To optimise the process and keep the vaccine centre operation as lean as possible, the Bhutanese were encouraged to pre-register their details via the Bhutan Vaccine System (BVS). The online portal was crucial in ensuring an efficient and safe rollout of the doses.
With only 376 doctors in the country, it was clear that there would be a shortage of manpower. Thus, 50 registered Bhutanese doctors who were undergoing postgraduate studies overseas were called back to help. To fill in the gaps, the De-suups (Guardians of Peace) were mobilised.
Bhutan’s success with vaccination doesn’t stop there. The country decided to vaccinate the children too.

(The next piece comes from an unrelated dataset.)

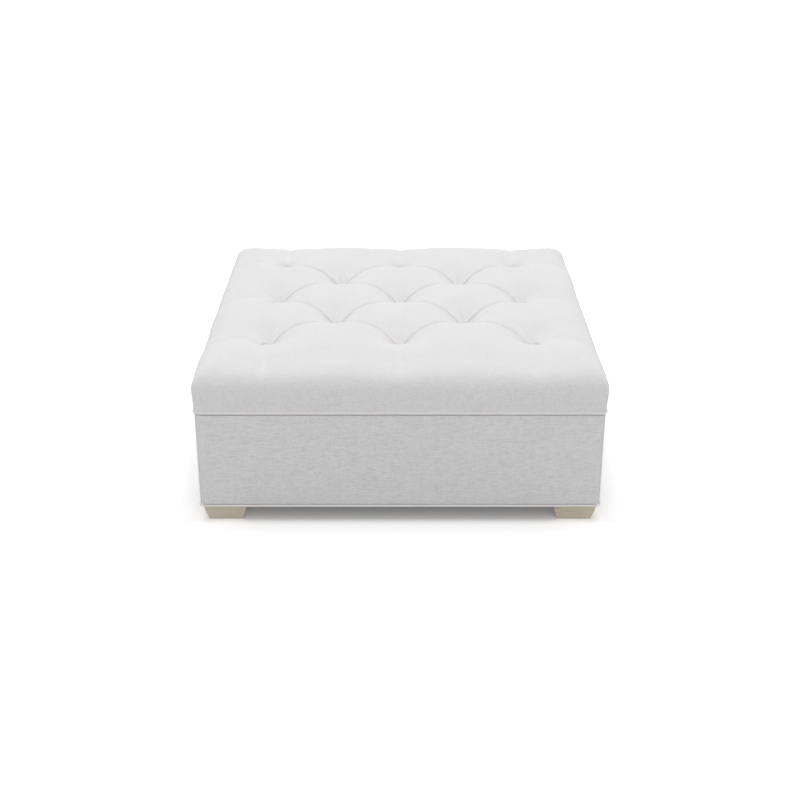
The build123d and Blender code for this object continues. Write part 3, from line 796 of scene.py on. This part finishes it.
def build_dust_cover():
    """Thin black cloth pulled tight under the rails, a little slack between the tacks and in the middle."""
    count, gap, sag, ripple = 90, 0.0006, 0.0022, 0.0006
    sag_run, ripple_run = (0.03, 0.30), (0.005, 0.05)
    line = np.linspace(-DUST_HALF, DUST_HALF, count)
    x, y = np.meshgrid(line, line, indexing="ij")
    inside = DUST_HALF - np.maximum(np.abs(x), np.abs(y))
    slack = smooth_step(*sag_run, inside)
    flat = np.stack([x, y, np.zeros_like(x)], axis=-1).reshape(-1, 3)
    lift = (ripple * soft_waves(flat, 0.09, 51)).reshape(x.shape) * smooth_step(*ripple_run, inside)
    z = DUST_TOP - gap - sag * slack + lift * slack**0.3
    points = np.stack([x, y, z], axis=-1).reshape(-1, 3)
    index = np.arange(count * count).reshape(count, count)
    faces = [
        (index[i, j], index[i + 1, j], index[i + 1, j + 1], index[i, j + 1])
        for i in range(count - 1)
        for j in range(count - 1)
    ]
    return make_mesh("dust_cover_cloth", points, faces)


dust_cover = dress(build_dust_cover(), cambric, "black_cambric", "dust_cover")


# The part's own solids

STEEL_NODES = ("foot_bolts", "tee_nuts", "frame_screws", "deck_screws", "dust_cover_tacks", "twine_washers")


def finish_for(node):
    if node in STEEL_NODES:
        return steel
    if node.startswith("foot_"):
        return oak
    if node == "tufting_twine":
        return twine
    if node.startswith("side_panel_") or node == "deck_board":
        return board
    if node.startswith("corner_post_"):
        return pine_z
    if node.endswith("_left") or node.endswith("_right"):
        return pine_y if "rail" in node or "support" in node else pine_x
    if "rail" in node:
        return pine_x
    return fabric


for name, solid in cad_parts.items():
    solid.data.materials.clear()
    solid.data.materials.append(finish_for(name))


# Studio and camera

# The floor's glow where it is seen, by how far out a place lies: 0 is GLOW_INSIDE within the base's edge, and 1 is
# GLOW_RUN further out. The front's levels and the sides' blend over GLOW_BLEND of that. The glow is painted light:
# its low levels under and beside the object paint the shadow's depth and soft edge over the floor's real shadow,
# and in front it is raised to paint out part of the box's cast shadow
GLOW_INSIDE = 0.1
GLOW_RUN = 0.4
GLOW_BLEND = 0.10
FRONT_PAINTED_GLOW = [
    (0.0, 0.10), (0.20, 0.11), (0.24, 0.33), (0.27, 0.41),
    (0.33, 0.39), (0.40, 0.38), (0.50, 0.43), (1.0, 0.70),
]
SIDE_PAINTED_GLOW = [(0.0, 0.10), (0.20, 0.11), (0.25, 0.16), (0.30, 0.13), (0.42, 0.13), (0.60, 0.25), (1.0, 0.70)]
FLOOR_HALF = 40.0
FLOOR_BOUNCE = 0.62
FLOOR_SEEN = 0.95
SKY_LEVEL = 0.62
LAMP_DISTANCE = 4


def seen_directly(tree):
    """1 for rays that show the background: from the camera, mirrored or through glass."""
    path = tree.nodes.new("ShaderNodeLightPath")
    seen = math_node(tree, "MAXIMUM", path.outputs["Is Camera Ray"], path.outputs["Is Glossy Ray"])
    return math_node(tree, "MAXIMUM", seen, path.outputs["Is Transmission Ray"])


def painted_floor_glow(tree):
    """Level of the glow, which is painted light: low under and beside the object, where it paints the shadow's
    falloff over the real shadow, and white further out.
    """
    place = split(tree, object_place(tree))
    shares, levels = [], []
    for axis, gains in ((0, SIDE_PAINTED_GLOW), (1, FRONT_PAINTED_GLOW)):
        reach = minus(tree, math_node(tree, "ABSOLUTE", place[axis]), BASE_HALF - GLOW_INSIDE)
        shares.append(math_node(tree, "DIVIDE", reach, GLOW_RUN))
        levels.append(ramp(tree, shares[-1], [(stop, [gain] * 3) for stop, gain in gains]))
    lead = tree.nodes.new("ShaderNodeMapRange")
    lead.interpolation_type = "SMOOTHSTEP"
    lead.inputs["From Min"].default_value = -GLOW_BLEND
    lead.inputs["From Max"].default_value = GLOW_BLEND
    tree.links.new(minus(tree, shares[1], shares[0]), lead.inputs["Value"])
    level = tree.nodes.new("ShaderNodeMix")
    tree.links.new(lead.outputs["Result"], level.inputs["Factor"])
    tree.links.new(levels[0], level.inputs["A"])
    tree.links.new(levels[1], level.inputs["B"])
    return level.outputs["Result"]


def build_floor():
    """A white floor: its real shadow under and close round the object, darkened and shaped there by a painted glow
    that stays low, and plain white further out.
    """
    corners = [(x * FLOOR_HALF, y * FLOOR_HALF, 0) for x, y in ((-1, -1), (1, -1), (1, 1), (-1, 1))]
    floor = make_mesh("floor", corners, [(0, 1, 2, 3)], smooth=False)
    material = bpy.data.materials.new("floor_white_painted_shadow")
    material.use_nodes = True
    tree = material.node_tree
    tree.nodes.clear()
    output = tree.nodes.new("ShaderNodeOutputMaterial")
    paper = tree.nodes.new("ShaderNodeBsdfDiffuse")
    glow = tree.nodes.new("ShaderNodeEmission")
    total = tree.nodes.new("ShaderNodeAddShader")
    seen = seen_directly(tree)
    tone = tree.nodes.new("ShaderNodeMix")
    tone.data_type = "RGBA"
    tone.inputs["A"].default_value = (*[FLOOR_BOUNCE] * 3, 1)
    tone.inputs["B"].default_value = (*[FLOOR_SEEN] * 3, 1)
    tree.links.new(seen, tone.inputs["Factor"])
    tree.links.new(tone.outputs["Result"], paper.inputs["Color"])
    # Painted light where the floor is seen, kept low near the object so that it paints the shadow there
    tree.links.new(times(tree, seen, painted_floor_glow(tree)), glow.inputs["Strength"])
    tree.links.new(paper.outputs[0], total.inputs[0])
    tree.links.new(glow.outputs[0], total.inputs[1])
    tree.links.new(total.outputs[0], output.inputs[0])
    floor.data.materials.append(material)


def build_world():
    """White all round, at SKY_LEVEL for the light that it gives and at full where it is seen."""
    world = bpy.data.worlds.new("studio")
    bpy.context.scene.world = world
    world.use_nodes = True
    tree = world.node_tree
    tree.nodes.clear()
    output = tree.nodes.new("ShaderNodeOutputWorld")
    sky = tree.nodes.new("ShaderNodeBackground")
    sky.inputs["Color"].default_value = (1, 1, 1, 1)
    gain = plus(tree, times(tree, seen_directly(tree), 1 - SKY_LEVEL), SKY_LEVEL)
    tree.links.new(gain, sky.inputs["Strength"])
    tree.links.new(sky.outputs[0], output.inputs[0])


def add_soft_light(name, azimuth, elevation, softness, level):
    """Wide even light from one direction. A white surface that faces it gets this level."""
    light = bpy.data.lights.new(name, "SUN")
    light.angle = math.radians(softness)
    light.energy = level * math.pi
    lamp = bpy.data.objects.new(name, light)
    bpy.context.scene.collection.objects.link(lamp)
    turn, rise = math.radians(azimuth), math.radians(elevation)
    way = Vector((math.sin(turn) * math.cos(rise), -math.cos(turn) * math.cos(rise), math.sin(rise)))
    aim = way.to_track_quat("Z", "Y").to_matrix().to_4x4()
    lamp.matrix_world = Matrix.Translation(way * LAMP_DISTANCE) @ aim


build_floor()
build_world()
add_soft_light("overhead_light", azimuth=180, elevation=61, softness=50, level=0.43)
add_soft_light("front_light", azimuth=0, elevation=35, softness=50, level=0.168)

# The camera, from a fit to the photograph
IMAGE_PIXELS = 800
LENS_PIXELS = 1318.6
SENSOR = 36.0
CAMERA_PLACE = (0.0, -3.2755, 1.5864)
CAMERA_PITCH = 24.292
camera_data = bpy.data.cameras.new("camera")
camera_data.sensor_width = SENSOR
camera_data.lens = LENS_PIXELS * SENSOR / IMAGE_PIXELS
camera = bpy.data.objects.new("camera", camera_data)
bpy.context.scene.collection.objects.link(camera)
camera.location = CAMERA_PLACE
camera.rotation_euler = (math.radians(90 - CAMERA_PITCH), 0, 0)
bpy.context.scene.camera = camera
bpy.context.scene.view_settings.view_transform = "Standard"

Between September 14 and 17, Bhutan vaccinated children aged 12 to 19 years old.
Initially, they immunised only the kids in Phuntsholing and Samtse, southern areas that share a border with India. The risk there was high as India was battling a high number of cases.
Picture credit: Ministry of Health, Bhutan
After that, Bhutan went on to vaccinate the children in lower risk areas. The children received Pfizer or Moderna vaccines, both of which were released under emergency use.

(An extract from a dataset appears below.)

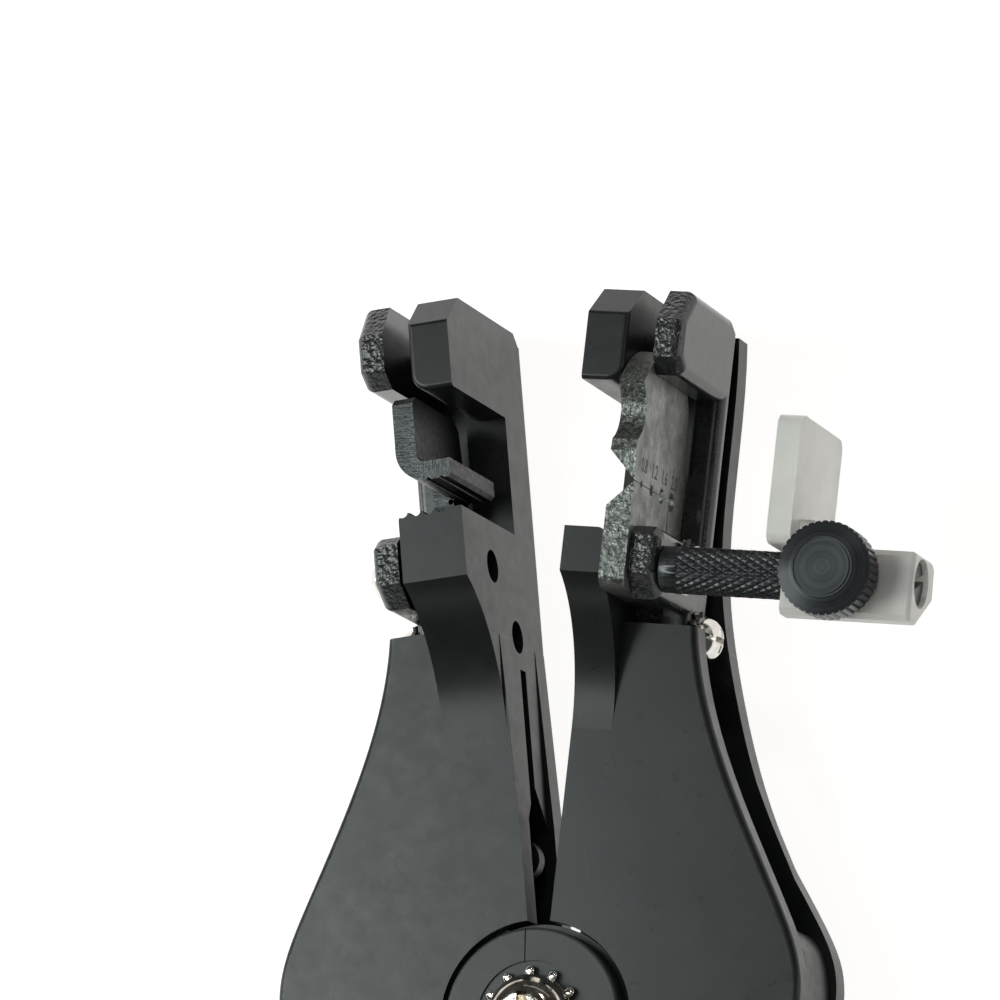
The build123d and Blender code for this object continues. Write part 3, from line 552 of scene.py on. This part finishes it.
def star_washer():
    """Thin ring whose twelve teeth bulge out from under the screw head."""
    low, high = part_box("hub_washer")
    base, top = low[2], high[2]
    outer = (high[0] - low[0]) / 2
    build = bmesh.new()
    profile = ((WASHER_HOLE, base), (outer - 0.95 * MM, base), (outer - 0.85 * MM, base + 0.1 * MM),
               (outer - 0.85 * MM, top - 0.12 * MM), (outer - 0.97 * MM, top), (WASHER_HOLE, top))
    rings = []
    for radius, z in profile:
        ring = []
        for k in range(WASHER_AROUND):
            turn = 2 * math.pi * k / WASHER_AROUND
            ring.append(build.verts.new((radius * math.cos(turn), radius * math.sin(turn), z)))
        rings.append(ring)
    for first, second in zip(rings, rings[1:] + rings[:1]):
        for k in range(WASHER_AROUND):
            after = (k + 1) % WASHER_AROUND
            build.faces.new((first[k], first[after], second[after], second[k]))
    for k in range(TEETH):
        angle = 2 * math.pi * k / TEETH + TOOTH_TURN
        along = Vector((math.cos(angle), math.sin(angle), 0))
        side = Vector((-math.sin(angle), math.cos(angle), 0))
        up = Vector((0, 0, 1)) * math.cos(TOOTH_LEAN) + side * math.sin(TOOTH_LEAN)
        side = side * math.cos(TOOTH_LEAN) - Vector((0, 0, 1)) * math.sin(TOOTH_LEAN)
        centre = along * (outer - 0.62 * MM) + Vector((0, 0, (base + top) / 2 + 0.12 * MM))
        bead(build, centre, along, side, up, TOOTH_SIZE)
    bmesh.ops.recalc_face_normals(build, faces=build.faces)
    for face in build.faces:
        face.smooth = True
    mesh = bpy.data.meshes.new("star_washer")
    build.to_mesh(mesh)
    build.free()
    washer = bpy.data.objects.new("star_washer", mesh)
    scene.collection.objects.link(washer)
    mesh.materials.append(MATERIALS["chrome"])
    sharp = washer.modifiers.new("sharp", "EDGE_SPLIT")
    sharp.split_angle = math.radians(50)
    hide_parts("hub_washer")
    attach(washer, "left_side")


star_washer()


# ---------------------------------------------------------------- size marks
BLADE_FACE = 7.9
MARKS_Y, FIRST_MARK_Z, MARK_SPACING = 58.0, 22.0, 3.4


def size_marks():
    """Conductor sizes as thin figures on the outer face of the upper blade, read from the right."""
    ink = marking_ink()
    turn = right_turn()
    outward = turn @ Vector((1, 0, 0))
    upward = turn @ Vector((0, 1, 0))
    reading = Vector((0, 0, -1))
    for step, words in enumerate(("0.8", "1.2", "1.6", "2.0")):
        data = bpy.data.curves.new("mark_" + words, "FONT")
        data.body = words
        data.size = 2.1 * MM
        data.align_x = "CENTER"
        data.align_y = "CENTER"
        data.extrude = 0.012 * MM
        data.offset = 0.02 * MM
        data.resolution_u = 3
        mark = bpy.data.objects.new("size_mark_%d" % (step + 1), data)
        scene.collection.objects.link(mark)
        place = right_point(BLADE_FACE, MARKS_Y, FIRST_MARK_Z - MARK_SPACING * step)
        facing_out = Matrix((reading, upward, outward)).transposed().to_4x4()
        mark.matrix_world = Matrix.Translation(place) @ facing_out
        mark.scale = (0.78, 1, 1)
        data.materials.append(ink)
        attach(mark, "cutting_jaw")


size_marks()


# ---------------------------------------------------------------- stage
FLOOR_GLOW = 0.93
HORIZON_GLOW, OVERHEAD_GLOW = 0.9, 0.06
FADE_FROM, FADE_TO = 0.07, 0.14  # sine of the height above the horizon
WARM_WHITE = (1, 0.99, 0.97, 1)


def make_floor():
    """Pale floor that glows by itself, so that shadows on it stay faint."""
    bpy.ops.mesh.primitive_plane_add(size=6, location=(0, 0, -0.0003))
    floor = bpy.context.object
    floor.name = "floor"
    kit = Kit("floor_white", (0.25, 0.25, 0.25), 0.9)
    kit.shader.inputs["Emission Color"].default_value = WARM_WHITE
    kit.shader.inputs["Emission Strength"].default_value = FLOOR_GLOW
    floor.data.materials.append(kit.material)


def make_world():
    """Pale where it meets the floor, dim overhead."""
    world = bpy.data.worlds.new("world")
    scene.world = world
    world.use_nodes = True
    tree = world.node_tree
    sky = tree.nodes["Background"]
    sky.inputs["Color"].default_value = WARM_WHITE
    direction = tree.nodes.new("ShaderNodeTexCoord")
    split = tree.nodes.new("ShaderNodeSeparateXYZ")
    fade = tree.nodes.new("ShaderNodeMapRange")
    fade.inputs["From Min"].default_value = FADE_FROM
    fade.inputs["From Max"].default_value = FADE_TO
    fade.inputs["To Min"].default_value = HORIZON_GLOW
    fade.inputs["To Max"].default_value = OVERHEAD_GLOW
    tree.links.new(direction.outputs["Generated"], split.inputs["Vector"])
    tree.links.new(split.outputs["Z"], fade.inputs["Value"])
    tree.links.new(fade.outputs["Result"], sky.inputs["Strength"])


def area_light(name, place, aim, size, power, color=(1, 1, 1)):
    data = bpy.data.lights.new(name, "AREA")
    data.shape = "RECTANGLE"
    data.size, data.size_y = size
    data.energy = power
    data.color = color
    light = bpy.data.objects.new(name, data)
    scene.collection.objects.link(light)
    light.location = place
    light.rotation_euler = (Vector(aim) - Vector(place)).to_track_quat("-Z", "Y").to_euler()


make_floor()
make_world()
area_light("softbox", (-0.205, 0.025, 0.3), (-0.02, 0.02, 0.01), (0.2, 0.2), 1.15, (0.93, 1.0, 0.985))
area_light("overhead", (0.05, 0.0, 1.3), (0, 0.0, 0.01), (0.7, 0.7), 1.6)
area_light("left_strip", (-0.55, 0.1, 0.25), (0, 0.04, 0.01), (0.08, 0.6), 0.6)
area_light("top_strip", (0.1, 0.65, 0.5), (0, 0.05, 0.01), (0.7, 0.04), 0.05)
area_light("right_strip", (0.6, 0.05, 0.22), (0, 0.05, 0.01), (0.06, 0.5), 0.3)
area_light("sparkle", (0.12, 0.4, 0.6), (0, 0.05, 0.01), (0.05, 0.05), 0.4)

According to the National Housing and Population Survey 2017, around 30% of the 770,000 people in Bhutan are below 18 years old.

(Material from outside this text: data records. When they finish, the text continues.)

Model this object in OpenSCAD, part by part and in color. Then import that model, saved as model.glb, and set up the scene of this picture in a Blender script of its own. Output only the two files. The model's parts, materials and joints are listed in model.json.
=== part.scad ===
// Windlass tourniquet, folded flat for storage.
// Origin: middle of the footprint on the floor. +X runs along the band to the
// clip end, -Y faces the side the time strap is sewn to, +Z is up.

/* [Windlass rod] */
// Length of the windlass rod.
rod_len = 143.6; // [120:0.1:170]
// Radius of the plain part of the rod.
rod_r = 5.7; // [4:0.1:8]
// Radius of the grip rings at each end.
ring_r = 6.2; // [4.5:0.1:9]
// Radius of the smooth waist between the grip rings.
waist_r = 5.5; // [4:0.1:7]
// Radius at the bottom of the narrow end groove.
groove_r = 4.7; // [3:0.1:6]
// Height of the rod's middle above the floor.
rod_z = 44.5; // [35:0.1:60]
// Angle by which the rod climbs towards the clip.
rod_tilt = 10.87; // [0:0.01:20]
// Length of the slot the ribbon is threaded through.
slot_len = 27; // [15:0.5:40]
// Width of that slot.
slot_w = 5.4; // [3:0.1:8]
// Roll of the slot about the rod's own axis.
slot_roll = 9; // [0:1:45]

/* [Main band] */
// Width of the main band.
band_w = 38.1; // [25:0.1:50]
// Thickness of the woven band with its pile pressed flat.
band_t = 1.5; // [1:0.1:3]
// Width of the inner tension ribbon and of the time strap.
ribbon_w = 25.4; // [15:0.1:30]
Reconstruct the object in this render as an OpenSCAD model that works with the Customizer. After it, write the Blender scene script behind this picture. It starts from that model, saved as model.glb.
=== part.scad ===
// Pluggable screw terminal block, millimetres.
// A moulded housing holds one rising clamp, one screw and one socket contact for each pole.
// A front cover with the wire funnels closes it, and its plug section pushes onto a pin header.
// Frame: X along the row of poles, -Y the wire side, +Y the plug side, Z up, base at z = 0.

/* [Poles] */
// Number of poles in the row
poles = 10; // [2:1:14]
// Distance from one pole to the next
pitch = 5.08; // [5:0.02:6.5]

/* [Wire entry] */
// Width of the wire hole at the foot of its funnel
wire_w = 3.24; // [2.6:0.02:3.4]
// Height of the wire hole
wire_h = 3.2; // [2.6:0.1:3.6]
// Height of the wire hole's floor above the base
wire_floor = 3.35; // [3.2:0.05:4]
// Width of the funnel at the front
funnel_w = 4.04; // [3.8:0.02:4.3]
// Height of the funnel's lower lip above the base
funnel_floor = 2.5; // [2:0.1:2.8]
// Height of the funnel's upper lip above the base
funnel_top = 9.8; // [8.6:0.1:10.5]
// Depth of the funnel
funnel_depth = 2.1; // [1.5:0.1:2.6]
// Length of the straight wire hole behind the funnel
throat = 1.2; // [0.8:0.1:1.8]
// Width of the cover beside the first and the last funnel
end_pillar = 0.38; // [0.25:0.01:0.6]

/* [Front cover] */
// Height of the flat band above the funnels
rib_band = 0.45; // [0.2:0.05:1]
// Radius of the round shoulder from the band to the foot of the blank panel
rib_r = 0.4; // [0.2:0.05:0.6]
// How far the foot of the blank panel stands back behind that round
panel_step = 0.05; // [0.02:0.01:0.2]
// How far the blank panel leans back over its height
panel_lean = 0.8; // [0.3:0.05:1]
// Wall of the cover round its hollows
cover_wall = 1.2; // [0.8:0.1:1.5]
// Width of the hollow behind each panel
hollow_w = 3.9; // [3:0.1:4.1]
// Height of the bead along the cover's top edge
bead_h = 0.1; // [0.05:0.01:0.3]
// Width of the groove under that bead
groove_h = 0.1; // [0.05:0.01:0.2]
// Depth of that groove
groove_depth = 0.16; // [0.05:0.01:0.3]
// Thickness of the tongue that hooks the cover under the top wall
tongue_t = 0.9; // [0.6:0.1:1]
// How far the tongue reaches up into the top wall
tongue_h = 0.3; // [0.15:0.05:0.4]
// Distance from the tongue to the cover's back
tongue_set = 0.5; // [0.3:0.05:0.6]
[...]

Prime Minister Lotay Tshering, who is also a medical doctor, has stated that it is Bhutan’s goal to achieve herd immunity. This requires them to vaccinate more than 70% of the total population. So that means that following the mass vaccination of the children, Bhutan has vaccinated more than 80% of their population, achieving herd immunity.
According to Dr Sonam Wangchuk from the National Immunisation Technical Advisory Group (NI-TAG), the vaccination campaign took place in school. Children who had received Moderna as the first dose got Pfizer as the second dose and those who received Pfizer as the first dose received the same vaccine. Since both vaccines were RNA vaccines, children and parents were told not to worry about mixing the jabs.
Upon recommendation of the government, the Ministry of Health is exploring vaccination for children 5-11 years old with the Pfizer paediatric vaccines. There are currently approximately 83,227 children in Bhutan. The Pfizer vaccine (paediatric dose) has been recently approved for use in children 5-11 years by the USA, Food and Drug Administration (FDA). So far, only two countries, USA and Israel, have rolled out vaccination for children aged 5-11.
However, the Pfizer paediatric vaccine is still awaiting Emergency Use Authorization (EUA) from the World Health Organization (WHO).
Other countries that have vaccinated their children
According to the BBC, in May, the United States and Canada were the first to approve the use of the Pfizer vaccine in children aged 12 years old and above. The rollout started not long after that, fueled by the rise of the Delta variant.
Other than North America, the European Medicines Agency (EMA) approved the use of the Pfizer vaccine for children between 12 and 15 years old. Following that, Denmark (12- to 15-year-olds) and Spain (12- to 19-year-olds) offered their children at least a single dose. France and Norway also vaccinated their teenagers. Germany and Sweden offered vaccines to children with certain health conditions.
Meanwhile, China has vaccinated children aged three to 17 with the Sinovac vaccine. Vaccinating the younger age group was necessary if they wished to achieve the target of immunising 80% of their 1.4 billion population.
Similarly, India, which has a large adolescent population at 253 million, vaccinated children between 12 and 17 years old who have serious health issues. Immunisation of the larger adolescent population would only take place after the adults have been vaccinated.
Nonetheless, Bhutan is unique because it was the first South Asian country to vaccinate children against Covid-19. There are approximately 80,000 children between 12 and 19 years old in Bhutan. As of August 2021, around 58,000 children from 13 districts have received at least one dose of vaccine.